**Provided material**
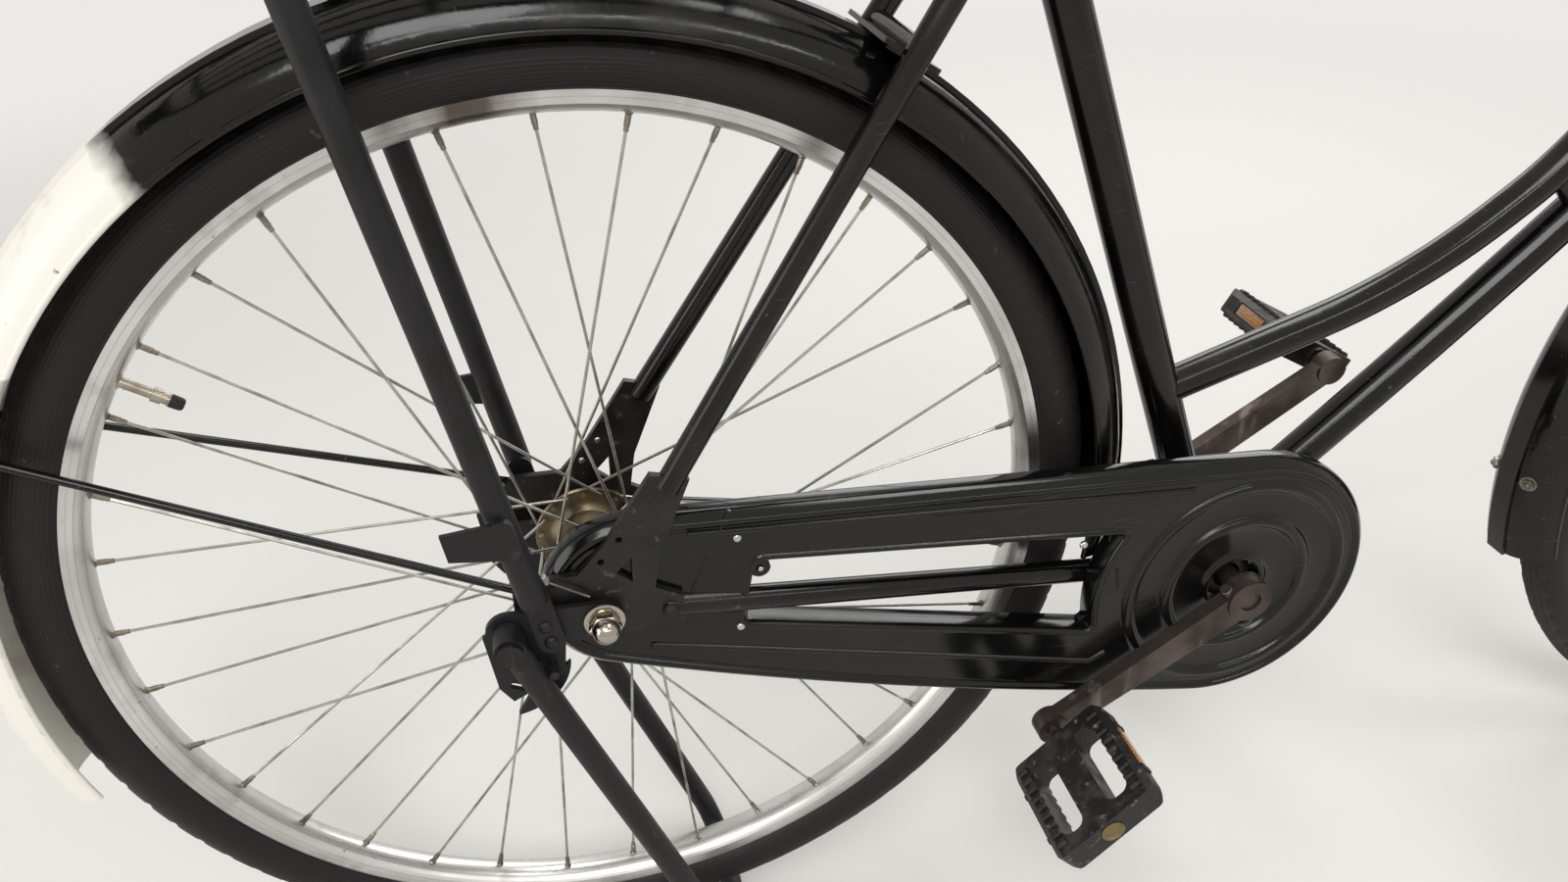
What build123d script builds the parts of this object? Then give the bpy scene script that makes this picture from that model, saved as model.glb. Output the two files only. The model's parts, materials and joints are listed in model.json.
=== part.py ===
from build123d import *

import math
import os

# A lady's roadster bicycle with a loop frame, closed chain case, rear carrier and a two-legged rear stand.
# It is modelled with the rear axle at the origin, +X forward, +Y to the left and +Z up, then set down
# on its stand and its front tyre, with the origin under the middle of its box. All sizes are millimetres.

# Wheels and tyres, the same front and rear
WHEELBASE = 1116.0
TYRE_R = 351.0
TYRE_HEIGHT = 34.0
TYRE_LIP_HALF_WIDTH = 14.6
TYRE_BEAD_CORNER = 3.5
RIM_EDGE_R = TYRE_R - TYRE_HEIGHT
RIM_DEPTH = 16.0
RIM_SHOULDER_DEPTH = 9.0
RIM_WELL_DEPTH = 7.5
RIM_INNER_R = RIM_EDGE_R - RIM_DEPTH
RIM_HALF_WIDTH = 12.5
RIM_EDGE_THICKNESS = 2.2
BEAD_GAP = 0.2
SPOKE_COUNT = 36
SPOKE_R = 1.0
SPOKE_CROSS_ANGLE = 60.0
SPOKE_START_ANGLE = 2.3
SPOKE_OFFSET_AT_RIM = 2.0
NIPPLE_GAP = 0.25
FLANGE_THICKNESS = 3.0
AXLE_R = 4.7
AXLE_RUNNING_GAP = 0.07

# Hubs: barrel radius, flange radius, spoke hole circle, flange place and half length
REAR_HUB = dict(barrel_r=21.0, flange_r=36.0, hole_r=32.5, flange_y=27.0, half_length=33.0)
FRONT_HUB = dict(barrel_r=11.0, flange_r=21.0, hole_r=18.0, flange_y=33.0, half_length=42.0)

# Frame
BRACKET_X = 461.0
BRACKET_DROP = 60.0
BRACKET_SHELL_R = 20.0
BRACKET_HALF_LENGTH = 34.0
SEAT_ANGLE = 68.0
SEAT_TUBE_R = 13.9
SEAT_TUBE_LENGTH = 566.0
SEAT_COLLAR_LENGTH = 42.0
SEAT_COLLAR_WALL = 2.4
SEAT_BORE_START = 300.0
STAY_EAR_R = 7.0
MAIN_TUBE_R = 14.3
LOOP_TUBE_R = 12.6
CHAIN_STAY_R = 8.5
SEAT_STAY_R = 8.0
BRIDGE_R = 6.0
# Middle lines of the left stays, each from its rear or lower end to its other end
CHAIN_STAY_ENDS = ((40.0, 56.5, -5.0), (445.0, 25.0, -61.0))
SEAT_STAY_ENDS = ((44.0, 59.0, 86.0), (259.0, 32.0, 440.0))
SEAT_GAP = 0.3
WELD_GAP = 0.12
HEAD_ANGLE = 68.0
RAKE = 70.0
HEAD_TUBE_R = 16.5
HEAD_TUBE_BORE_R = 13.5
HEAD_TUBE_START = 406.0
HEAD_TUBE_END = 576.0
HEAD_CUP_R = 20.0
HEAD_CUP_LENGTH = 10.0
LOWER_LUG_AT = 446.0
DOWN_TUBE_SAG = 9.0
UPPER_LUG_AT = 552.0
LOOP_START = 150.0
# The loop tube's runs and bends, as shares of the line between its ends and degrees from that line
LOOP_FIRST_RUN = (0.3274, -23.27)
LOOP_LAST_RUN = (0.4994, 16.43)
LOOP_BEND_SHARES = (0.685, 0.4176)
BRIDGE_AT = 0.575
GUARD_BRIDGE_LENGTH = 38.0
GUARD_BRIDGE_THICKNESS = 3.0
GUARD_BRIDGE_HOLE_R = 3.0

# Rear ends, axle and what hangs on it, as distances from the middle plane
DROPOUT_IN = 57.5
DROPOUT_THICKNESS = 5.0
SLOT_HALF_WIDTH = 5.2
EYE_THICKNESS = 3.0
PLATE_IN = 66.3
PLATE_THICKNESS = 4.0
LEG_Y = 81.0
LEG_R = 8.7
AXLE_HALF_LENGTH = 86.0
NUT_R = 9.5
NUT_LENGTH = 20.0
SPACER_R = 9.5

# Arm of the back-pedal brake, inside the left rear end, held by a clip on the chain stay
BRAKE_ARM_IN = 36.0
BRAKE_ARM_THICKNESS = 3.0
BRAKE_ARM_REACH = 130.0
BRAKE_ARM_ROOT_R = 15.0
BRAKE_ARM_TIP_R = 7.5
BRAKE_CLIP_WALL = 2.2
BRAKE_CLIP_WIDTH = 12.0

# Rear stand, a bent tube of two legs and a foot bar
STAND_PIVOT = (-59.0, 0.0)
STAND_LEG_BEYOND_TYRE = 49.0
STAND_LEG = TYRE_R + STAND_LEG_BEYOND_TYRE
STAND_BEND_R = 32.0
STAND_LIFT = 30.0
STAND_PIN_R = 4.0
STAND_BOSS_R = 10.0

# Luggage carrier
CARRIER_LEG_FOOT_X = -35.0
CARRIER_LEG_ANGLE = 102.1
DECK_Z = 426.0
DECK_RAIL_R = 6.0
DECK_RAIL_Y = 65.1
DECK_REAR_X = -318.0
DECK_FRONT_BEND_X = 150.0
DECK_BAR_R = 4.0
DECK_BAR_SPACING = 32.0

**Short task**
Return what is listed above, exactly and completely.

**Response**
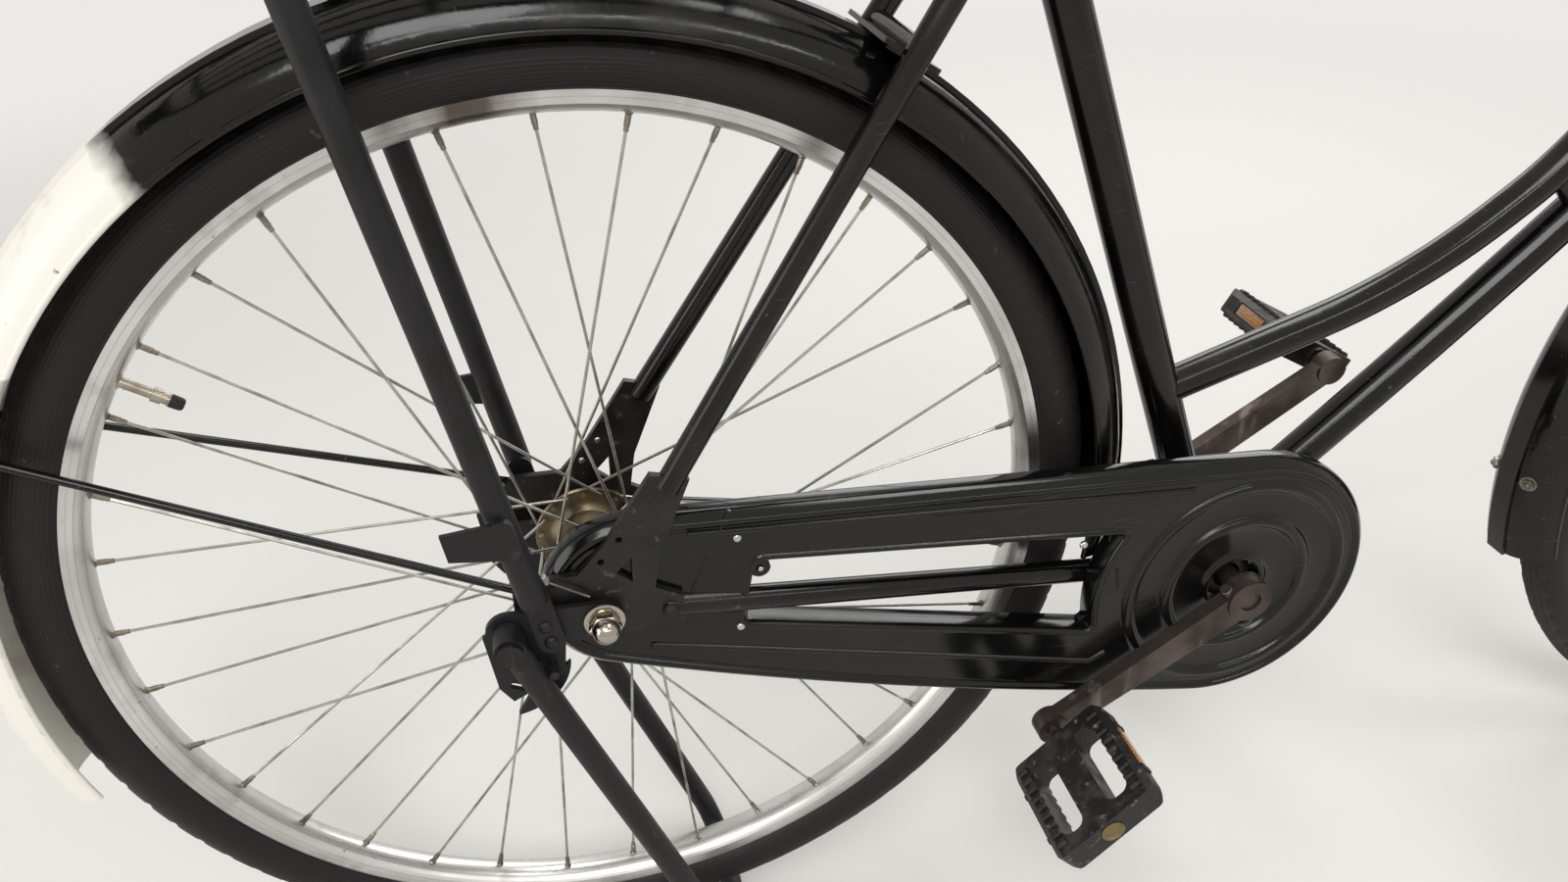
What build123d script builds the parts of this object? Then give the bpy scene script that makes this picture from that model, saved as model.glb. Output the two files only. The model's parts, materials and joints are listed in model.json.
=== part.py ===
from build123d import *

import math
import os

# A lady's roadster bicycle with a loop frame, closed chain case, rear carrier and a two-legged rear stand.
# It is modelled with the rear axle at the origin, +X forward, +Y to the left and +Z up, then set down
# on its stand and its front tyre, with the origin under the middle of its box. All sizes are millimetres.

# Wheels and tyres, the same front and rear
WHEELBASE = 1116.0
TYRE_R = 351.0
TYRE_HEIGHT = 34.0
TYRE_LIP_HALF_WIDTH = 14.6
TYRE_BEAD_CORNER = 3.5
RIM_EDGE_R = TYRE_R - TYRE_HEIGHT
RIM_DEPTH = 16.0
RIM_SHOULDER_DEPTH = 9.0
RIM_WELL_DEPTH = 7.5
RIM_INNER_R = RIM_EDGE_R - RIM_DEPTH
RIM_HALF_WIDTH = 12.5
RIM_EDGE_THICKNESS = 2.2
BEAD_GAP = 0.2
SPOKE_COUNT = 36
SPOKE_R = 1.0
SPOKE_CROSS_ANGLE = 60.0
SPOKE_START_ANGLE = 2.3
SPOKE_OFFSET_AT_RIM = 2.0
NIPPLE_GAP = 0.25
FLANGE_THICKNESS = 3.0
AXLE_R = 4.7
AXLE_RUNNING_GAP = 0.07

# Hubs: barrel radius, flange radius, spoke hole circle, flange place and half length
REAR_HUB = dict(barrel_r=21.0, flange_r=36.0, hole_r=32.5, flange_y=27.0, half_length=33.0)
FRONT_HUB = dict(barrel_r=11.0, flange_r=21.0, hole_r=18.0, flange_y=33.0, half_length=42.0)

# Frame
BRACKET_X = 461.0
BRACKET_DROP = 60.0
BRACKET_SHELL_R = 20.0
BRACKET_HALF_LENGTH = 34.0
SEAT_ANGLE = 68.0
SEAT_TUBE_R = 13.9
SEAT_TUBE_LENGTH = 566.0
SEAT_COLLAR_LENGTH = 42.0
SEAT_COLLAR_WALL = 2.4
SEAT_BORE_START = 300.0
STAY_EAR_R = 7.0
MAIN_TUBE_R = 14.3
LOOP_TUBE_R = 12.6
CHAIN_STAY_R = 8.5
SEAT_STAY_R = 8.0
BRIDGE_R = 6.0
# Middle lines of the left stays, each from its rear or lower end to its other end
CHAIN_STAY_ENDS = ((40.0, 56.5, -5.0), (445.0, 25.0, -61.0))
SEAT_STAY_ENDS = ((44.0, 59.0, 86.0), (259.0, 32.0, 440.0))
SEAT_GAP = 0.3
WELD_GAP = 0.12
HEAD_ANGLE = 68.0
RAKE = 70.0
HEAD_TUBE_R = 16.5
HEAD_TUBE_BORE_R = 13.5
HEAD_TUBE_START = 406.0
HEAD_TUBE_END = 576.0
HEAD_CUP_R = 20.0
HEAD_CUP_LENGTH = 10.0
LOWER_LUG_AT = 446.0
DOWN_TUBE_SAG = 9.0
UPPER_LUG_AT = 552.0
LOOP_START = 150.0
# The loop tube's runs and bends, as shares of the line between its ends and degrees from that line
LOOP_FIRST_RUN = (0.3274, -23.27)
LOOP_LAST_RUN = (0.4994, 16.43)
LOOP_BEND_SHARES = (0.685, 0.4176)
BRIDGE_AT = 0.575
GUARD_BRIDGE_LENGTH = 38.0
GUARD_BRIDGE_THICKNESS = 3.0
GUARD_BRIDGE_HOLE_R = 3.0

# Rear ends, axle and what hangs on it, as distances from the middle plane
DROPOUT_IN = 57.5
DROPOUT_THICKNESS = 5.0
SLOT_HALF_WIDTH = 5.2
EYE_THICKNESS = 3.0
PLATE_IN = 66.3
PLATE_THICKNESS = 4.0
LEG_Y = 81.0
LEG_R = 8.7
AXLE_HALF_LENGTH = 86.0
NUT_R = 9.5
NUT_LENGTH = 20.0
SPACER_R = 9.5

# Arm of the back-pedal brake, inside the left rear end, held by a clip on the chain stay
BRAKE_ARM_IN = 36.0
BRAKE_ARM_THICKNESS = 3.0
BRAKE_ARM_REACH = 130.0
BRAKE_ARM_ROOT_R = 15.0
BRAKE_ARM_TIP_R = 7.5
BRAKE_CLIP_WALL = 2.2
BRAKE_CLIP_WIDTH = 12.0

# Rear stand, a bent tube of two legs and a foot bar
STAND_PIVOT = (-59.0, 0.0)
STAND_LEG_BEYOND_TYRE = 49.0
STAND_LEG = TYRE_R + STAND_LEG_BEYOND_TYRE
STAND_BEND_R = 32.0
STAND_LIFT = 30.0
STAND_PIN_R = 4.0
STAND_BOSS_R = 10.0

# Luggage carrier
CARRIER_LEG_FOOT_X = -35.0
CARRIER_LEG_ANGLE = 102.1
DECK_Z = 426.0
DECK_RAIL_R = 6.0
DECK_RAIL_Y = 65.1
DECK_REAR_X = -318.0
DECK_FRONT_BEND_X = 150.0
DECK_BAR_R = 4.0
DECK_BAR_SPACING = 32.0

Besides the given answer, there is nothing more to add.